**Exercise description:** Reproduce all of the listing below without alteration.

**Available data:**
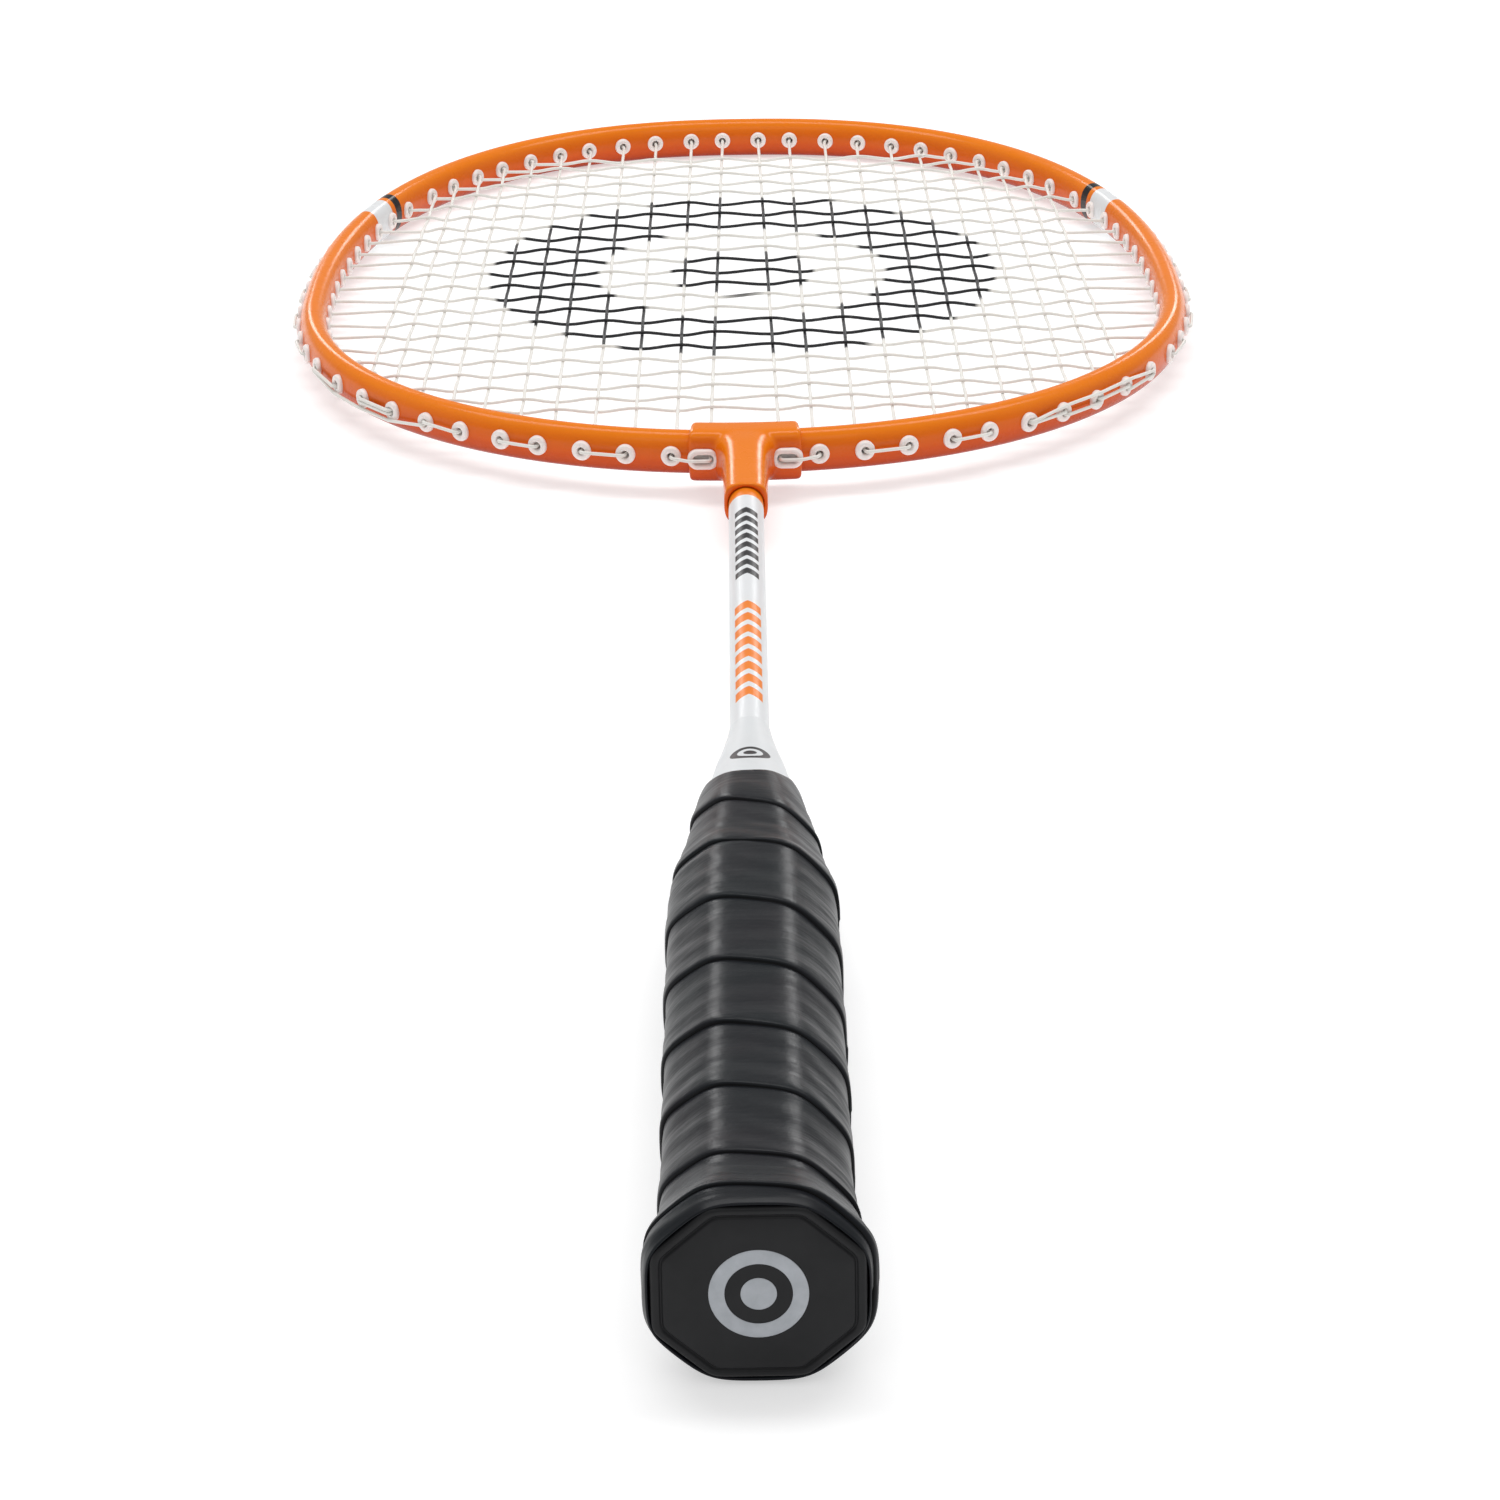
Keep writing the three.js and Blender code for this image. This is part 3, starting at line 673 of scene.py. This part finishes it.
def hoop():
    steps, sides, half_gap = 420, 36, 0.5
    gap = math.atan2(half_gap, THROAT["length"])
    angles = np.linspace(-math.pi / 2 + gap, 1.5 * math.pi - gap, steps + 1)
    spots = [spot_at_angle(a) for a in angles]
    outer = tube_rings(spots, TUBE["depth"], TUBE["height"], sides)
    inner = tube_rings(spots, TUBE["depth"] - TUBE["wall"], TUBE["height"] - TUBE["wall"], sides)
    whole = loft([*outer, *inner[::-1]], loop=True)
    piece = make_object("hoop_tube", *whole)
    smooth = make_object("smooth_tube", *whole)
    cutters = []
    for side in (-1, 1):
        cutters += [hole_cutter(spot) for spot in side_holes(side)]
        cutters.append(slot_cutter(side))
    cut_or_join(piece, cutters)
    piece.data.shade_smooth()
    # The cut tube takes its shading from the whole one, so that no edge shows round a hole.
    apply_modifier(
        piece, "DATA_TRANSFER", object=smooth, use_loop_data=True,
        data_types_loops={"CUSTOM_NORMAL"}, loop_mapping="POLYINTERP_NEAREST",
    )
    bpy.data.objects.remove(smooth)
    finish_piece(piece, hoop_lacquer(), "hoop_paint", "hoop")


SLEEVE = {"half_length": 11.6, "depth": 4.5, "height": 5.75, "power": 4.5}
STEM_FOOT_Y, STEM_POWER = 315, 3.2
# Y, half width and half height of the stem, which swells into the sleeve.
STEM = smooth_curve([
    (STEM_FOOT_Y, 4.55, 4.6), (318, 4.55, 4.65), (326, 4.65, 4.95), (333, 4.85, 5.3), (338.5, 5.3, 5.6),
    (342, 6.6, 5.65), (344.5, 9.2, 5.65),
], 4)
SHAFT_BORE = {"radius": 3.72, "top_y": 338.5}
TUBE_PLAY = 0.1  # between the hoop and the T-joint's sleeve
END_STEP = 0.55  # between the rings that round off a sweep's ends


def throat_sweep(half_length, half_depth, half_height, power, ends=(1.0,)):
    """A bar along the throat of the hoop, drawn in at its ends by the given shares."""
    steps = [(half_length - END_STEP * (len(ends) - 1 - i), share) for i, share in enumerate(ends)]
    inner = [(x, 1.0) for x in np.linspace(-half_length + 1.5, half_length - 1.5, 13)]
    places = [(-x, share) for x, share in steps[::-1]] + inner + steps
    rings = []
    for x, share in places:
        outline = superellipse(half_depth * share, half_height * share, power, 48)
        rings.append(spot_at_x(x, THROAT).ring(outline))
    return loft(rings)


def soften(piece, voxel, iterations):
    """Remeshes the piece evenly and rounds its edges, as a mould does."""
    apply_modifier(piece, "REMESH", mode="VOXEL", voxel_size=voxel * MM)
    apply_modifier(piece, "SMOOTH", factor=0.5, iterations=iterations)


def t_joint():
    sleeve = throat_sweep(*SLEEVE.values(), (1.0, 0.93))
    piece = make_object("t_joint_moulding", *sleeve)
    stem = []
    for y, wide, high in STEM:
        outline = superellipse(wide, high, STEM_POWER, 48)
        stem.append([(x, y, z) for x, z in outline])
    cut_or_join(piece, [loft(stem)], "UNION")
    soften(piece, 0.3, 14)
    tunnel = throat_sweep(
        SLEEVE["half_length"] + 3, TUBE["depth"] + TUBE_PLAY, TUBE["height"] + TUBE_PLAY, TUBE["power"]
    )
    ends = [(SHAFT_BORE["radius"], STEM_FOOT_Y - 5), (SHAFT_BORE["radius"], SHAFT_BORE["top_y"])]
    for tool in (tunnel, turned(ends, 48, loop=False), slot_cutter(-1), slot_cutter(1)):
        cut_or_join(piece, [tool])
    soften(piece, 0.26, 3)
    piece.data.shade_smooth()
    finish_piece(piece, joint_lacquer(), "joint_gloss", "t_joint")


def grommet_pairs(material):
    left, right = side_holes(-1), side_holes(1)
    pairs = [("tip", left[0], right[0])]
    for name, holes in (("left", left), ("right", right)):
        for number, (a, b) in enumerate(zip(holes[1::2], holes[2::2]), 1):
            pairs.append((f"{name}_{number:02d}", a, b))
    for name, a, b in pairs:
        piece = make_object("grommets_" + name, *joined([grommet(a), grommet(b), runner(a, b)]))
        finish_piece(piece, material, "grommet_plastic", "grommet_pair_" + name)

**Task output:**
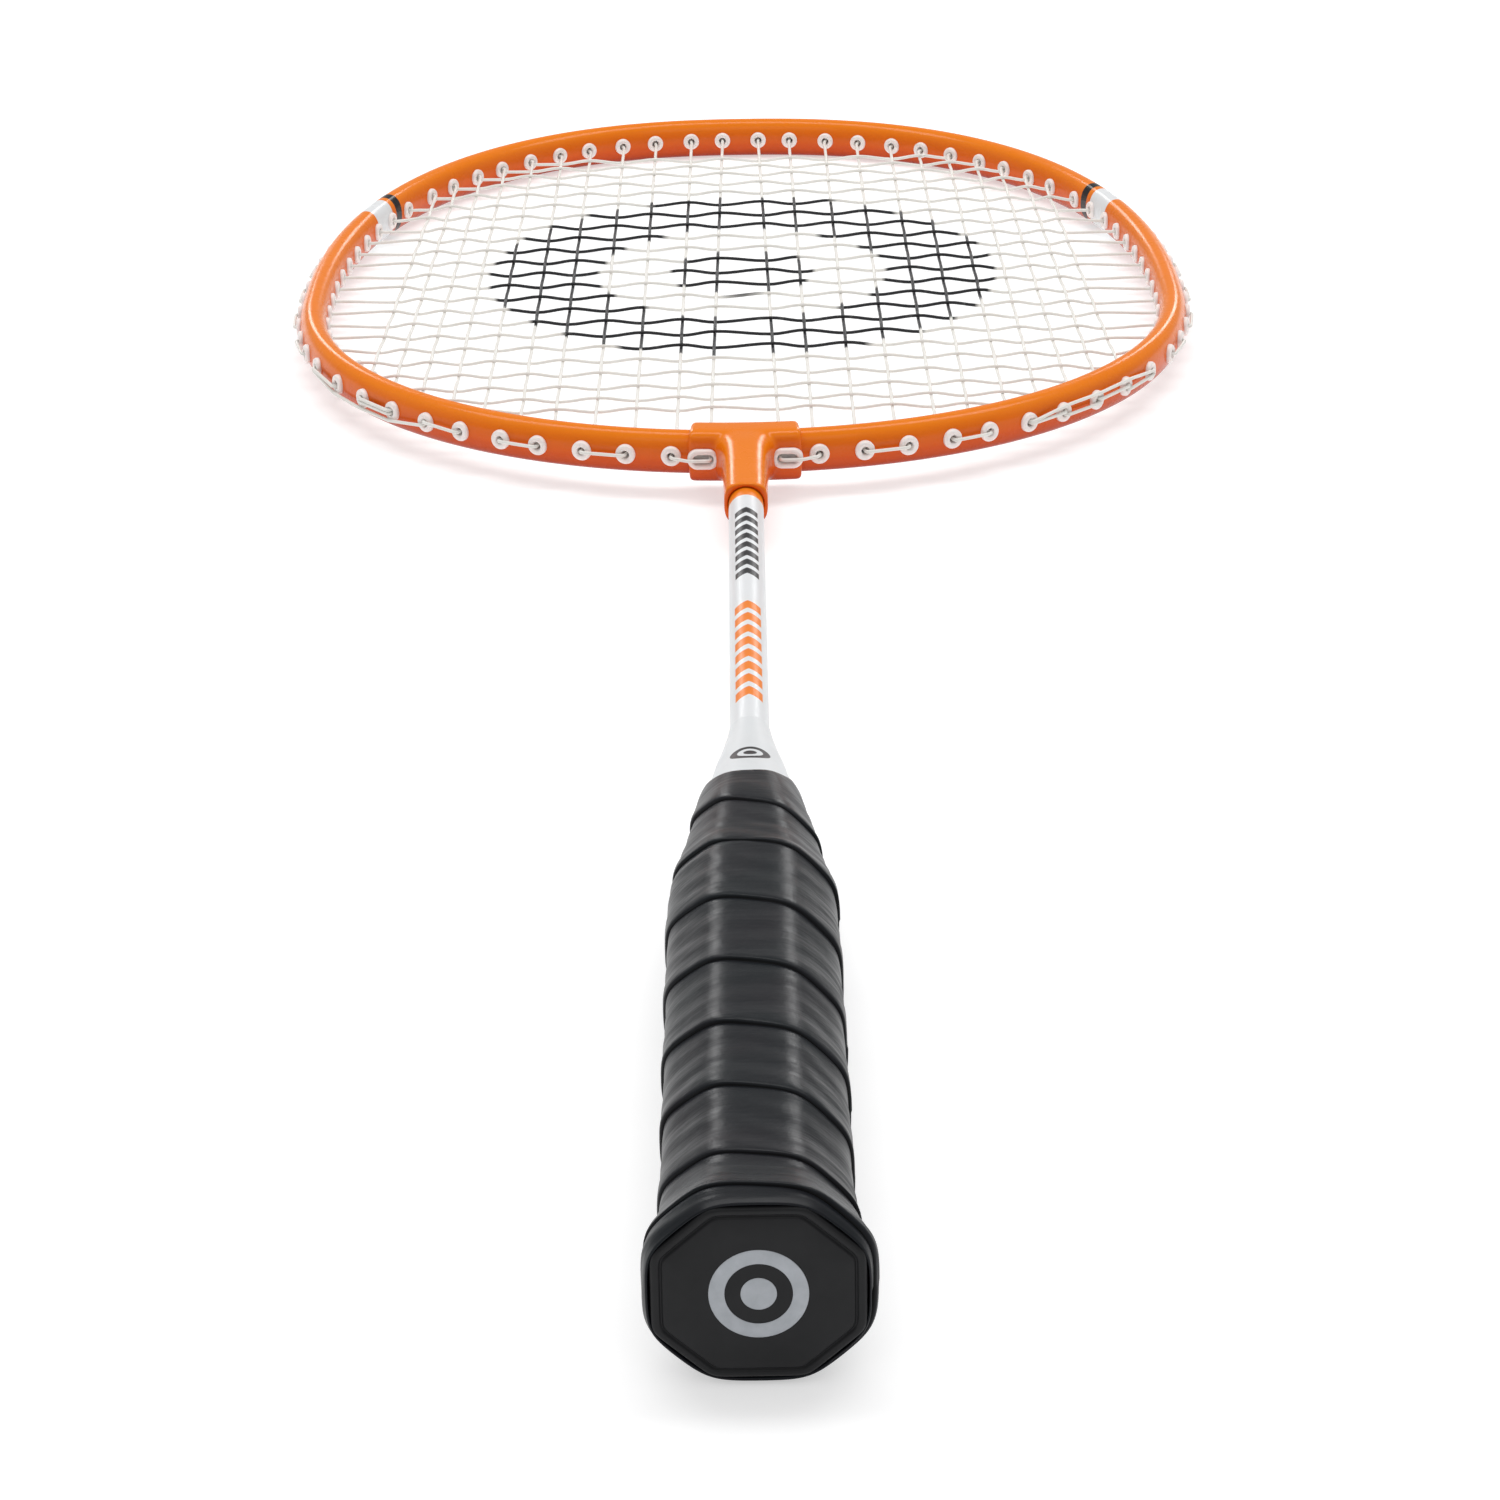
Keep writing the three.js and Blender code for this image. This is part 3, starting at line 673 of scene.py. This part finishes it.
def hoop():
    steps, sides, half_gap = 420, 36, 0.5
    gap = math.atan2(half_gap, THROAT["length"])
    angles = np.linspace(-math.pi / 2 + gap, 1.5 * math.pi - gap, steps + 1)
    spots = [spot_at_angle(a) for a in angles]
    outer = tube_rings(spots, TUBE["depth"], TUBE["height"], sides)
    inner = tube_rings(spots, TUBE["depth"] - TUBE["wall"], TUBE["height"] - TUBE["wall"], sides)
    whole = loft([*outer, *inner[::-1]], loop=True)
    piece = make_object("hoop_tube", *whole)
    smooth = make_object("smooth_tube", *whole)
    cutters = []
    for side in (-1, 1):
        cutters += [hole_cutter(spot) for spot in side_holes(side)]
        cutters.append(slot_cutter(side))
    cut_or_join(piece, cutters)
    piece.data.shade_smooth()
    # The cut tube takes its shading from the whole one, so that no edge shows round a hole.
    apply_modifier(
        piece, "DATA_TRANSFER", object=smooth, use_loop_data=True,
        data_types_loops={"CUSTOM_NORMAL"}, loop_mapping="POLYINTERP_NEAREST",
    )
    bpy.data.objects.remove(smooth)
    finish_piece(piece, hoop_lacquer(), "hoop_paint", "hoop")


SLEEVE = {"half_length": 11.6, "depth": 4.5, "height": 5.75, "power": 4.5}
STEM_FOOT_Y, STEM_POWER = 315, 3.2
# Y, half width and half height of the stem, which swells into the sleeve.
STEM = smooth_curve([
    (STEM_FOOT_Y, 4.55, 4.6), (318, 4.55, 4.65), (326, 4.65, 4.95), (333, 4.85, 5.3), (338.5, 5.3, 5.6),
    (342, 6.6, 5.65), (344.5, 9.2, 5.65),
], 4)
SHAFT_BORE = {"radius": 3.72, "top_y": 338.5}
TUBE_PLAY = 0.1  # between the hoop and the T-joint's sleeve
END_STEP = 0.55  # between the rings that round off a sweep's ends


def throat_sweep(half_length, half_depth, half_height, power, ends=(1.0,)):
    """A bar along the throat of the hoop, drawn in at its ends by the given shares."""
    steps = [(half_length - END_STEP * (len(ends) - 1 - i), share) for i, share in enumerate(ends)]
    inner = [(x, 1.0) for x in np.linspace(-half_length + 1.5, half_length - 1.5, 13)]
    places = [(-x, share) for x, share in steps[::-1]] + inner + steps
    rings = []
    for x, share in places:
        outline = superellipse(half_depth * share, half_height * share, power, 48)
        rings.append(spot_at_x(x, THROAT).ring(outline))
    return loft(rings)


def soften(piece, voxel, iterations):
    """Remeshes the piece evenly and rounds its edges, as a mould does."""
    apply_modifier(piece, "REMESH", mode="VOXEL", voxel_size=voxel * MM)
    apply_modifier(piece, "SMOOTH", factor=0.5, iterations=iterations)


def t_joint():
    sleeve = throat_sweep(*SLEEVE.values(), (1.0, 0.93))
    piece = make_object("t_joint_moulding", *sleeve)
    stem = []
    for y, wide, high in STEM:
        outline = superellipse(wide, high, STEM_POWER, 48)
        stem.append([(x, y, z) for x, z in outline])
    cut_or_join(piece, [loft(stem)], "UNION")
    soften(piece, 0.3, 14)
    tunnel = throat_sweep(
        SLEEVE["half_length"] + 3, TUBE["depth"] + TUBE_PLAY, TUBE["height"] + TUBE_PLAY, TUBE["power"]
    )
    ends = [(SHAFT_BORE["radius"], STEM_FOOT_Y - 5), (SHAFT_BORE["radius"], SHAFT_BORE["top_y"])]
    for tool in (tunnel, turned(ends, 48, loop=False), slot_cutter(-1), slot_cutter(1)):
        cut_or_join(piece, [tool])
    soften(piece, 0.26, 3)
    piece.data.shade_smooth()
    finish_piece(piece, joint_lacquer(), "joint_gloss", "t_joint")


def grommet_pairs(material):
    left, right = side_holes(-1), side_holes(1)
    pairs = [("tip", left[0], right[0])]
    for name, holes in (("left", left), ("right", right)):
        for number, (a, b) in enumerate(zip(holes[1::2], holes[2::2]), 1):
            pairs.append((f"{name}_{number:02d}", a, b))
    for name, a, b in pairs:
        piece = make_object("grommets_" + name, *joined([grommet(a), grommet(b), runner(a, b)]))
        finish_piece(piece, material, "grommet_plastic", "grommet_pair_" + name)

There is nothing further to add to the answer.